A disciplined use of time and regular daily life does not give one much time to be overcome by the silence of loneliness and there is a huge difference between loneliness and being alone with the Alone. It is also good to visit Brother priests for lunch and to invite priests for a meal. And even in those moments of loneliness, to offer these in reparation for widows and single peole and the marginalised.
I learnt this as a young priest when on one occasion I was so lonely and went to visit other priests who were busy and then went to family friends who were out; tried a couple of movies that were all full. I came home and popped in to the Chapel and the Lord kind of said to me - you ran all over restless and lonely and all the time I was here, spend time with Me.
This is my sharing and I hope it can assist any Brother priest under the burden of loneliness.
In Jesus and Mary
Fr.
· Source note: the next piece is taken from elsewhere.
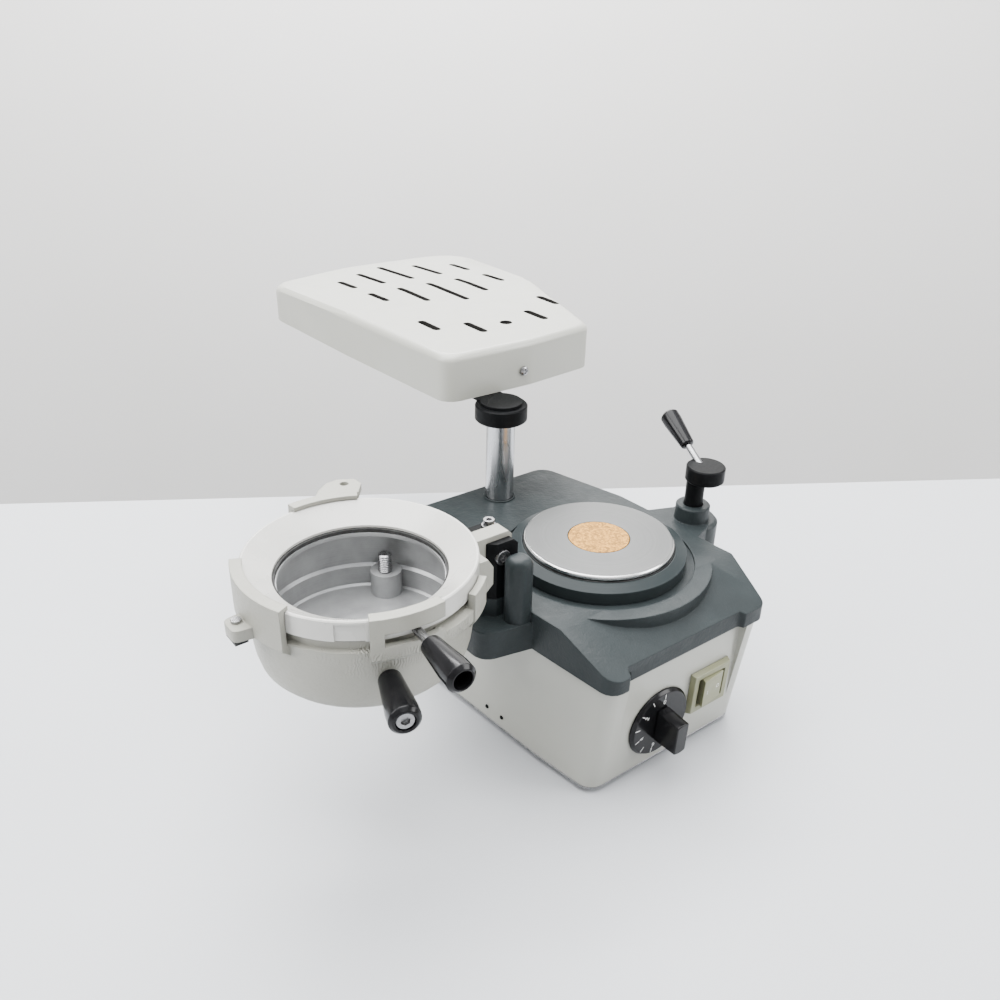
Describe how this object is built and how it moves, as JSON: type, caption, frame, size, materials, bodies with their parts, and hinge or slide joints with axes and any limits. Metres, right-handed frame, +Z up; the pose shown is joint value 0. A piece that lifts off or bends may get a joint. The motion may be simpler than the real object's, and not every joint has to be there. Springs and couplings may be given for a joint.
{
  "type": "pressure moulding machine",
  "caption": "Bench machine with a round model platform, a flip-over pressure chamber with a turning clamp ring, a heater on a swing column, a lock post, a timer dial and a switch.",
  "frame": {"origin": "on the platform's axis, at the underside of the bottom plate (the feet reach 4 mm lower)", "axes": "+Z up, +X from the chamber's side towards the lock post, -Y out of the front face with the dial and switch"},
  "size_m": [0.4862, 0.6111, 0.2715],
  "materials": {
    "white_enamel": "satin",
    "chamber_paint": "satin",
    "ring_paint": "satin",
    "grey_green_paint": "satin",
    "aluminium": "satin",
    "steel": "satin",
    "brass": "satin",
    "black_metal": "satin",
    "black_plastic": "gloss",
    "rubber": "matte",
    "cork": "matte",
    "beige_plastic": "satin",
    "ceramic": "matte",
    "insulator_plastic": "matte"
  },
  "bodies": {
    "base": {"base_housing": "white_enamel", "bottom_plate": "steel", "side_screw_1": "black_metal", "side_screw_2": "black_metal", "foot_1": "rubber", "foot_2": "rubber", "foot_3": "rubber", "foot_4": "rubber", "top_cover": "grey_green_paint", "seat_ring": "grey_green_paint", "plate_seal": "rubber", "model_plate": "aluminium", "plate_insert": "cork", "platform_spindle": "steel", "column": "steel", "column_flange": "grey_green_paint", "column_nut": "steel", "hinge_block": "black_metal", "hinge_pin": "steel", "hinge_washer": "steel", "hinge_screw": "steel", "timer_body": "insulator_plastic", "switch_frame": "beige_plastic", "mains_inlet": "black_plastic", "inlet_pin_1": "brass", "inlet_pin_2": "brass", "inlet_pin_3": "brass", "air_connector": "brass", "solenoid_valve": "insulator_plastic", "terminal_block": "ceramic", "power_transformer": "steel", "pressure_regulator": "brass"},
    "heater": {"swing_collar": "black_metal", "heater_shell": "white_enamel", "heater_pan": "steel", "heater_reflector": "aluminium", "heating_element": "ceramic", "heater_guard": "steel", "heater_bracket": "steel", "heater_face_screw": "steel", "heater_bolt": "steel"},
    "chamber": {"chamber_body": "chamber_paint", "chamber_gasket": "rubber", "chamber_handle_grip": "black_plastic", "chamber_handle_screw": "steel", "latch_pad": "rubber", "latch_bolt": "steel", "air_inlet_screw": "steel"},
    "ring": {"clamp_ring": "ring_paint", "ring_lever_rod": "steel", "ring_lever_grip": "black_plastic"},
    "lock": {"lock_shaft": "black_metal", "lock_head": "black_metal", "lock_lever_rod": "steel", "lock_lever_grip": "black_plastic", "lock_nut": "steel"},
    "dial": {"dial_skirt": "black_plastic", "dial_knob": "black_plastic", "timer_shaft": "steel"},
    "rocker": {"switch_rocker": "beige_plastic"}
  },
  "joints": [
    {"name": "heater_swing", "type": "hinge", "parent": "base", "child": "heater", "pos_m": [-0.004, 0.127, 0.2], "axis": [0, 0, 1], "range_deg": [0, 138]},
    {"name": "chamber_flip", "type": "hinge", "parent": "base", "child": "chamber", "pos_m": [-0.107, 0, 0.1755], "axis": [0, 1, 0], "range_deg": [0, 180]},
    {"name": "ring_turn", "type": "hinge", "parent": "chamber", "child": "ring", "pos_m": [-0.214, 0, 0.2], "axis": [0, 0, 1], "range_deg": [-10, 30]},
    {"name": "lock_turn", "type": "hinge", "parent": "base", "child": "lock", "pos_m": [0.11, 0, 0.15], "axis": [0, 0, 1], "range_deg": [-121, 0]},
    {"name": "timer_dial", "type": "hinge", "parent": "base", "child": "dial", "pos_m": [-0.0214, -0.10074, 0.044], "axis": [0, -0.9995, -0.0319], "range_deg": [-300, 0]},
    {"name": "power_switch", "type": "hinge", "parent": "base", "child": "rocker", "pos_m": [0.0312, -0.10007, 0.05433], "axis": [0, -0.0319, 0.9995], "range_deg": [-13.69, 0]}
  ]
}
Ronald Cairns. OMI

Anonymous said...

It is heartbreaking to think that our precious priests face the problem of loneliness. It is so important for those who devote themselves to God's work and God's people to form and maintain close relationships. I would like to see our Bishops try to place Archdiocesan priests close to their families. It is always nice to go home and visit! Monsignor Trigilio, I enjoy watching the humorous "bantering" that goes on between you and Father Ken on your EWTN show. You obviously have a good and blessed friendship!

Anonymous said...

What a kind and helpful post; even as a layperson I truly found it edifying. Thanks.